| Written instruction |
Your task is to give the number of lines in the listing that include "scene", and nothing else.

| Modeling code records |
>>>>>

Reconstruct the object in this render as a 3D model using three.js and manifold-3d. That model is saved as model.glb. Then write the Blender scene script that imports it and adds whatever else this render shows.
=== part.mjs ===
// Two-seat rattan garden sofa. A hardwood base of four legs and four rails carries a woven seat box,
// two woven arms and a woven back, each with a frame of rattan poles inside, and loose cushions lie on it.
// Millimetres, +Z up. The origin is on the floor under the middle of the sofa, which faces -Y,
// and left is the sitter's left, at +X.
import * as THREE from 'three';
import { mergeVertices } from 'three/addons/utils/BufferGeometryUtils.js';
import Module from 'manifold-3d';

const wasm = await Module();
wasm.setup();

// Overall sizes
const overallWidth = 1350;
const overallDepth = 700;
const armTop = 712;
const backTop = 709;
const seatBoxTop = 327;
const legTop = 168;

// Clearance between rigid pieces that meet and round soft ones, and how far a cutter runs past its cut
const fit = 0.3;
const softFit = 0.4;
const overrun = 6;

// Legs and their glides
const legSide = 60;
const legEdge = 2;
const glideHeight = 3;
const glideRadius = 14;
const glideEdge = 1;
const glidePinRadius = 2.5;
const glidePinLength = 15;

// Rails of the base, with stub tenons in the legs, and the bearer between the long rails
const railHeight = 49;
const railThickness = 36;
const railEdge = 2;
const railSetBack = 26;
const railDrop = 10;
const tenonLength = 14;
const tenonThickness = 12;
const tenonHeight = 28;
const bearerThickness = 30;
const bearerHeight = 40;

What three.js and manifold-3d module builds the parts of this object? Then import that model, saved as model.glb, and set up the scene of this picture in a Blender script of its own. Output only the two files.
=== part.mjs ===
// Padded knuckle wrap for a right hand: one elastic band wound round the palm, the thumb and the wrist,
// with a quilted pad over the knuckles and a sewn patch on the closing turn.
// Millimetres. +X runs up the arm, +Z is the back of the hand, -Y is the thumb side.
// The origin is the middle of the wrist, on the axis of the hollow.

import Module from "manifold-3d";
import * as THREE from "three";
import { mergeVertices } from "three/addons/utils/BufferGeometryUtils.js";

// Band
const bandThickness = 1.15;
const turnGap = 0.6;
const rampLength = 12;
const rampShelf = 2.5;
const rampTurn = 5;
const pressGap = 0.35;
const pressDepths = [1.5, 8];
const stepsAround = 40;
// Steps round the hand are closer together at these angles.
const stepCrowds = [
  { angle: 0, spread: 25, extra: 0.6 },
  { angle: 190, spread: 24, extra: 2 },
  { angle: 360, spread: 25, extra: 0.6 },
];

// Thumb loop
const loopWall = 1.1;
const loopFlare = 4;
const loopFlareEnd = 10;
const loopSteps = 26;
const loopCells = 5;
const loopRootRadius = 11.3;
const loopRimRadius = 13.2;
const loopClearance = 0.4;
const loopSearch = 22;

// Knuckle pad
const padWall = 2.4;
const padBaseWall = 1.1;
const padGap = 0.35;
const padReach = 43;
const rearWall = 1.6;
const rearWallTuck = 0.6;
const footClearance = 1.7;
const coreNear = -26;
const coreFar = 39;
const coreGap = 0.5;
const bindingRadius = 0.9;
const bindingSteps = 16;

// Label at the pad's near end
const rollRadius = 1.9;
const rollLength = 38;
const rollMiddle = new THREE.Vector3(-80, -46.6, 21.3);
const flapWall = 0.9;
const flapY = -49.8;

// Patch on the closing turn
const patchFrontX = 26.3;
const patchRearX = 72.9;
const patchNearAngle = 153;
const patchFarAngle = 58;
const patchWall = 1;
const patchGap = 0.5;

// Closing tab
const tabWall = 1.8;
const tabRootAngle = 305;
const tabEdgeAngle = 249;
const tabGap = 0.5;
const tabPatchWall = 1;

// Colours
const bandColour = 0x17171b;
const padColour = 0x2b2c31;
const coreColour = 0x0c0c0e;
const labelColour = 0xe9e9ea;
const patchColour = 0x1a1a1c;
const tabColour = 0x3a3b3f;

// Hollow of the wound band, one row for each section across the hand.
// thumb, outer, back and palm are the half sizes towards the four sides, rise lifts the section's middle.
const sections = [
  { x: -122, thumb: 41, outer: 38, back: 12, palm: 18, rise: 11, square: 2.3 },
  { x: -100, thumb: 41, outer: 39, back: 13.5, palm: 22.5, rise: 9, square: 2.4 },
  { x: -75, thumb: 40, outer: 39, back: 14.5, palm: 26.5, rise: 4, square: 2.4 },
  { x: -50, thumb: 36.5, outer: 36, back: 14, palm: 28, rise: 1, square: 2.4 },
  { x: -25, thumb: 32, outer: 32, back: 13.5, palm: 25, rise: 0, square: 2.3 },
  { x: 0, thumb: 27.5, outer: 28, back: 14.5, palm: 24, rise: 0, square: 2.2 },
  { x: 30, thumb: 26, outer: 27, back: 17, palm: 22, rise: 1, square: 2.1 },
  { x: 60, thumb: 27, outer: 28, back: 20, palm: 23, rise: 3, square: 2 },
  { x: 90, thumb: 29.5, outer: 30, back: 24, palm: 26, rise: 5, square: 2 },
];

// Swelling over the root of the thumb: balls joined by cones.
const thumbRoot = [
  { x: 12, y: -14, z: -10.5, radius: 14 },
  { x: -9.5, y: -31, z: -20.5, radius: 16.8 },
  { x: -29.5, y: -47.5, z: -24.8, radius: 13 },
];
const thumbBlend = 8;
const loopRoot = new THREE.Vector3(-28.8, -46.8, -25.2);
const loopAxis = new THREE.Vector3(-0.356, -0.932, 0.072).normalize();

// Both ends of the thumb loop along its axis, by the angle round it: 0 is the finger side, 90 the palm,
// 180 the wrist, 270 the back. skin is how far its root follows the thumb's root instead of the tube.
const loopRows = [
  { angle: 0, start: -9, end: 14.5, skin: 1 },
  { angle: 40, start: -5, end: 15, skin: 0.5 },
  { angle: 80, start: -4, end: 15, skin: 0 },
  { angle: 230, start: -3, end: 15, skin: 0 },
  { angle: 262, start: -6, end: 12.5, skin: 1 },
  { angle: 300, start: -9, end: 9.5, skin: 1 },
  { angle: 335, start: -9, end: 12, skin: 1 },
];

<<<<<

| Result below |
2